-- Start RECORDS SHOWN --

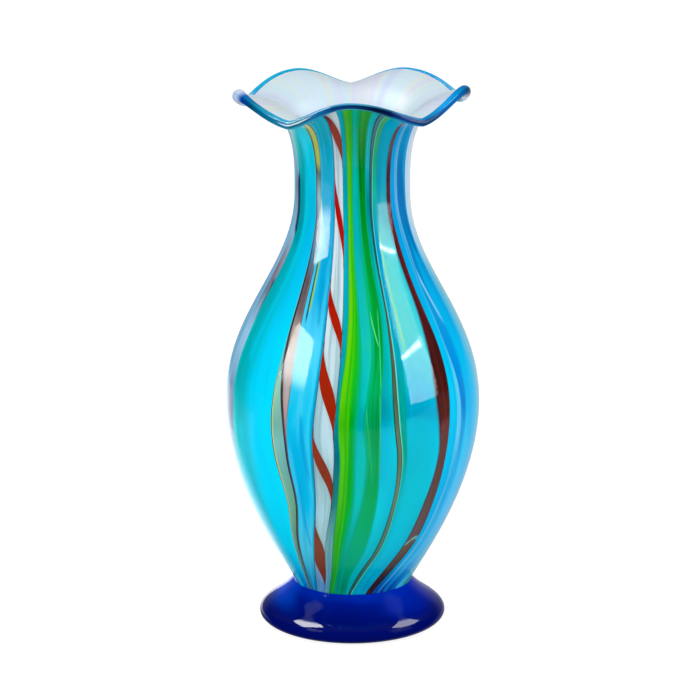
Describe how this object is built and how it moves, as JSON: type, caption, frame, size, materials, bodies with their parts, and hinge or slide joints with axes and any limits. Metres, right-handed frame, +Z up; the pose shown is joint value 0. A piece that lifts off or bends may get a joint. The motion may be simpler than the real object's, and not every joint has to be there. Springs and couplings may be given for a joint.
{
  "type": "hand blown art glass vase",
  "caption": "Tall blown glass vase with a swelling body, narrow neck, ruffled flared lip, round foot and coloured canes that swirl at the base.",
  "frame": {"origin": "centre of the foot's rest face, on the surface that the vase stands on", "axes": "+Z up along the vase's axis; -Y is the front, where the white cane and the lime cane are"},
  "size_m": [0.153, 0.153, 0.3329],
  "materials": {
    "cobalt_glass": "deep cobalt glass, fire polished, nearly opaque",
    "opal_glass": "white opal glass with a pale lilac cast, glossy",
    "azure_glass": "azure coloured glass drawn out in streaks, under clear glass",
    "slate_glass": "slate coloured glass drawn out in streaks, under clear glass",
    "teal_glass": "teal coloured glass drawn out in streaks, under clear glass",
    "cyan_glass": "cyan coloured glass drawn out in streaks, under clear glass",
    "mint_glass": "mint coloured glass drawn out in streaks, under clear glass",
    "charcoal_glass": "charcoal coloured glass drawn out in streaks, under clear glass",
    "copper_glass": "copper coloured glass drawn out in streaks, under clear glass",
    "white_glass": "white coloured glass drawn out in streaks, under clear glass",
    "petrol_glass": "petrol coloured glass drawn out in streaks, under clear glass",
    "lime_glass": "lime coloured glass drawn out in streaks, under clear glass",
    "green_glass": "green coloured glass drawn out in streaks, under clear glass",
    "olive_glass": "olive coloured glass drawn out in streaks, under clear glass",
    "aqua_glass": "aqua coloured glass drawn out in streaks, under clear glass",
    "maroon_glass": "maroon coloured glass drawn out in streaks, under clear glass",
    "lilac_glass": "lilac coloured glass drawn out in streaks, under clear glass",
    "blue_glass": "blue coloured glass drawn out in streaks, under clear glass",
    "red_glass": "opaque red glass ribbon with dark edges",
    "clear_glass": "clear glass, fire polished, high gloss",
    "blue_trail_glass": "transparent blue glass, glossy"
  },
  "bodies": {
    "root": {"foot": "cobalt_glass", "opal_lining": "opal_glass", "azure_cane_1": "azure_glass", "slate_cane_1": "slate_glass", "teal_cane_1": "teal_glass", "cyan_cane_1": "cyan_glass", "mint_cane_1": "mint_glass", "charcoal_cane_1": "charcoal_glass", "copper_cane_1": "copper_glass", "azure_cane_2": "azure_glass", "white_cane_1": "white_glass", "petrol_cane_1": "petrol_glass", "lime_cane_1": "lime_glass", "green_cane_1": "green_glass", "teal_cane_2": "teal_glass", "green_cane_2": "green_glass", "azure_cane_3": "azure_glass", "olive_cane_1": "olive_glass", "green_cane_3": "green_glass", "aqua_cane_1": "aqua_glass", "maroon_cane_1": "maroon_glass", "cyan_cane_2": "cyan_glass", "lilac_cane_1": "lilac_glass", "blue_cane_1": "blue_glass", "azure_cane_4": "azure_glass", "teal_cane_3": "teal_glass", "green_cane_4": "green_glass", "aqua_cane_2": "aqua_glass", "copper_cane_2": "copper_glass", "cyan_cane_3": "cyan_glass", "white_cane_2": "white_glass", "blue_cane_2": "blue_glass", "lime_cane_2": "lime_glass", "teal_cane_4": "teal_glass", "maroon_cane_2": "maroon_glass", "azure_cane_5": "azure_glass", "mint_cane_2": "mint_glass", "green_cane_5": "green_glass", "lilac_cane_2": "lilac_glass", "aqua_cane_3": "aqua_glass", "olive_cane_2": "olive_glass", "cyan_cane_4": "cyan_glass", "blue_cane_3": "blue_glass", "red_ribbons": "red_glass", "clear_casing": "clear_glass", "lip_trail": "blue_trail_glass"}
  },
  "joints": []
}
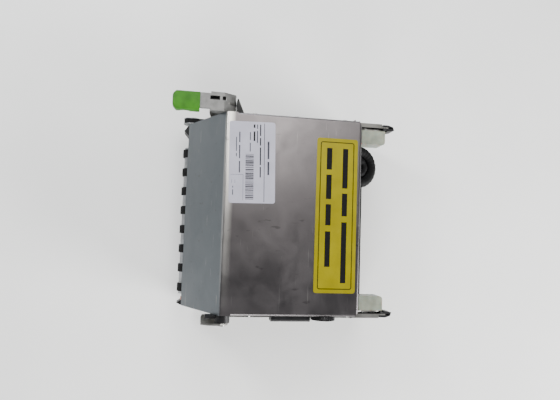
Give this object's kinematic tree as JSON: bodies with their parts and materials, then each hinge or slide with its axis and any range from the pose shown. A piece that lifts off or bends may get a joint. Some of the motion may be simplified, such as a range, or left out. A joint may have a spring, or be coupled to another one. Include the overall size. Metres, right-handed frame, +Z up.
{
  "type": "banknote handling module",
  "caption": "Banknote transport module with a hinged upper half, sloping sheet-metal cover, roller feed, side latch lever and belt drive.",
  "frame": {"origin": "centre of the base pan's underside", "axes": "+X right, +Y to the back, +Z up; notes enter at the front, -Y"},
  "size_m": [0.2616, 0.2708, 0.1503],
  "materials": {
    "bare_cover": "satin rolled sheet",
    "side_plate": "dull zinc plated sheet",
    "bright_steel": "machined",
    "roller_shaft": "satin anodised",
    "black_plastic": "moulded",
    "dark_housing": "moulded",
    "rubber": "ground",
    "idler_plastic": "moulded",
    "white_plastic": "machined",
    "bronze": "sintered",
    "motor_can": "satin",
    "circuit_board": "lacquered",
    "sensor_glass": "polished",
    "head_metal": "satin",
    "lever_paint": "satin grey",
    "green_grip": "moulded",
    "type_label": "printed film, plain",
    "warning_label": "printed film, plain",
    "loom": "ribbed"
  },
  "bodies": {
    "lower_frame": {"base_pan": "side_plate", "lower_side_plate_left": "side_plate", "lower_side_plate_right": "side_plate", "entry_guide_left": "black_plastic", "entry_guide_right": "black_plastic", "lower_cross_bars": "bright_steel", "lower_guide_plate": "black_plastic", "lower_sensor_module": "dark_housing", "lower_sensor_glass": "sensor_glass", "drive_motor": "motor_can", "drive_board": "circuit_board", "shaft_bushes": "bronze", "strike_pins": "bright_steel", "hinge_pins": "bright_steel", "rear_guide_horns": "black_plastic", "drive_belts": "rubber", "belt_shoe": "black_plastic", "chassis_screws": "bright_steel"},
    "shaft_1": {"drive_shaft_1": "roller_shaft", "drive_tyres_1": "rubber"},
    "shaft_2": {"drive_shaft_2": "roller_shaft", "drive_tyres_2": "rubber"},
    "shaft_3": {"drive_shaft_3": "roller_shaft", "drive_tyres_3": "rubber"},
    "shaft_4": {"drive_shaft_4": "roller_shaft", "drive_tyres_4": "rubber"},
    "shaft_5": {"drive_shaft_5": "roller_shaft", "drive_tyres_5": "rubber"},
    "motor_rotor": {"motor_pulley": "bright_steel"},
    "upper_half": {"top_cover": "bare_cover", "upper_side_plate_left": "side_plate", "upper_side_plate_right": "side_plate", "upper_tie_bars": "bright_steel", "upper_guide_plate": "black_plastic", "upper_sensor_module": "dark_housing", "upper_sensor_glass": "sensor_glass", "magnetic_head": "head_metal", "control_board": "circuit_board", "hinge_blocks": "white_plastic", "type_label": "type_label", "warning_label": "warning_label", "upper_screws": "bright_steel", "lever_stop_bracket": "black_plastic", "side_strip_cover": "black_plastic", "jog_belt": "rubber", "latch_bushes": "bronze", "latch_spring": "bright_steel", "harness": "loom"},
    "idler_1": {"idler_roller_1": "idler_plastic"},
    "idler_2": {"idler_roller_2": "idler_plastic"},
    "idler_3": {"idler_roller_3": "idler_plastic"},
    "idler_4": {"idler_roller_4": "idler_plastic"},
    "idler_5": {"idler_roller_5": "idler_plastic"},
    "hand_wheel": {"jog_wheel": "black_plastic"},
    "latch": {"latch_shaft": "bright_steel", "lever_arm": "lever_paint", "lever_grip": "green_grip", "latch_hooks": "side_plate", "latch_hub": "black_plastic"}
  },
  "joints": [
    {"name": "shaft_1_spin", "type": "hinge", "parent": "lower_frame", "child": "shaft_1", "pos_m": [0, -0.1195, 0.045], "axis": [1, 0, 0], "continuous": true},
    {"name": "shaft_2_spin", "type": "hinge", "parent": "lower_frame", "child": "shaft_2", "pos_m": [0, -0.06713, 0.045], "axis": [1, 0, 0], "continuous": true},
    {"name": "shaft_3_spin", "type": "hinge", "parent": "lower_frame", "child": "shaft_3", "pos_m": [0, -0.01475, 0.045], "axis": [1, 0, 0], "continuous": true},
    {"name": "shaft_4_spin", "type": "hinge", "parent": "lower_frame", "child": "shaft_4", "pos_m": [0, 0.03762, 0.045], "axis": [1, 0, 0], "continuous": true},
    {"name": "shaft_5_spin", "type": "hinge", "parent": "lower_frame", "child": "shaft_5", "pos_m": [0, 0.09, 0.045], "axis": [1, 0, 0], "continuous": true},
    {"name": "motor_spin", "type": "hinge", "parent": "lower_frame", "child": "motor_rotor", "pos_m": [0, 0.01404, 0.0195], "axis": [1, 0, 0], "continuous": true},
    {"name": "upper_swing", "type": "hinge", "parent": "lower_frame", "child": "upper_half", "pos_m": [0, 0.108, 0.106], "axis": [-1, 0, 0], "range_deg": [0, 65]},
    {"name": "idler_1_spin", "type": "hinge", "parent": "upper_half", "child": "idler_1", "pos_m": [0, -0.112, 0.06169], "axis": [1, 0, 0], "continuous": true},
    {"name": "idler_2_spin", "type": "hinge", "parent": "upper_half", "child": "idler_2", "pos_m": [0, -0.06713, 0.0633], "axis": [1, 0, 0], "continuous": true},
    {"name": "idler_3_spin", "type": "hinge", "parent": "upper_half", "child": "idler_3", "pos_m": [0, -0.01475, 0.0633], "axis": [1, 0, 0], "continuous": true},
    {"name": "idler_4_spin", "type": "hinge", "parent": "upper_half", "child": "idler_4", "pos_m": [0, 0.03762, 0.0633], "axis": [1, 0, 0], "continuous": true},
    {"name": "idler_5_spin", "type": "hinge", "parent": "upper_half", "child": "idler_5", "pos_m": [0, 0.09, 0.0633], "axis": [1, 0, 0], "continuous": true},
    {"name": "hand_wheel_spin", "type": "hinge", "parent": "upper_half", "child": "hand_wheel", "pos_m": [0, 0.04002, 0.1335], "axis": [1, 0, 0], "continuous": true},
    {"name": "latch_lift", "type": "hinge", "parent": "upper_half", "child": "latch", "pos_m": [0, -0.076, 0.136], "axis": [-1, 0, 0], "range_deg": [0, 22], "stiffness_Nm_per_rad": 0.4, "springref_deg": -20.05}
  ],
  "couplings": [
    {"joint": "shaft_2_spin", "follows": "shaft_1_spin", "ratio": 1},
    {"joint": "shaft_3_spin", "follows": "shaft_1_spin", "ratio": 1},
    {"joint": "shaft_4_spin", "follows": "shaft_1_spin", "ratio": 1},
    {"joint": "shaft_5_spin", "follows": "shaft_1_spin", "ratio": 1},
    {"joint": "idler_1_spin", "follows": "shaft_1_spin", "ratio": -1.25},
    {"joint": "idler_2_spin", "follows": "shaft_1_spin", "ratio": -1.25},
    {"joint": "idler_3_spin", "follows": "shaft_1_spin", "ratio": -1.25},
    {"joint": "idler_4_spin", "follows": "shaft_1_spin", "ratio": -1.25},
    {"joint": "idler_5_spin", "follows": "shaft_1_spin", "ratio": -1.25},
    {"joint": "hand_wheel_spin", "follows": "shaft_1_spin", "ratio": -1.25},
    {"joint": "motor_spin", "follows": "shaft_1_spin", "ratio": 1.6667}
  ]
}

-- End RECORDS SHOWN --

> [STATED PROBLEM]:
Looking at the data above, show all lines where the word "joints" occurs.

> [WORKED SOLUTION]:
Describe how this object is built and how it moves, as JSON: type, caption, frame, size, materials, bodies with their parts, and hinge or slide joints with axes and any limits. Metres, right-handed frame, +Z up; the pose shown is joint value 0. A piece that lifts off or bends may get a joint. The motion may be simpler than the real object's, and not every joint has to be there. Springs and couplings may be given for a joint.
  "joints": []
  "joints": [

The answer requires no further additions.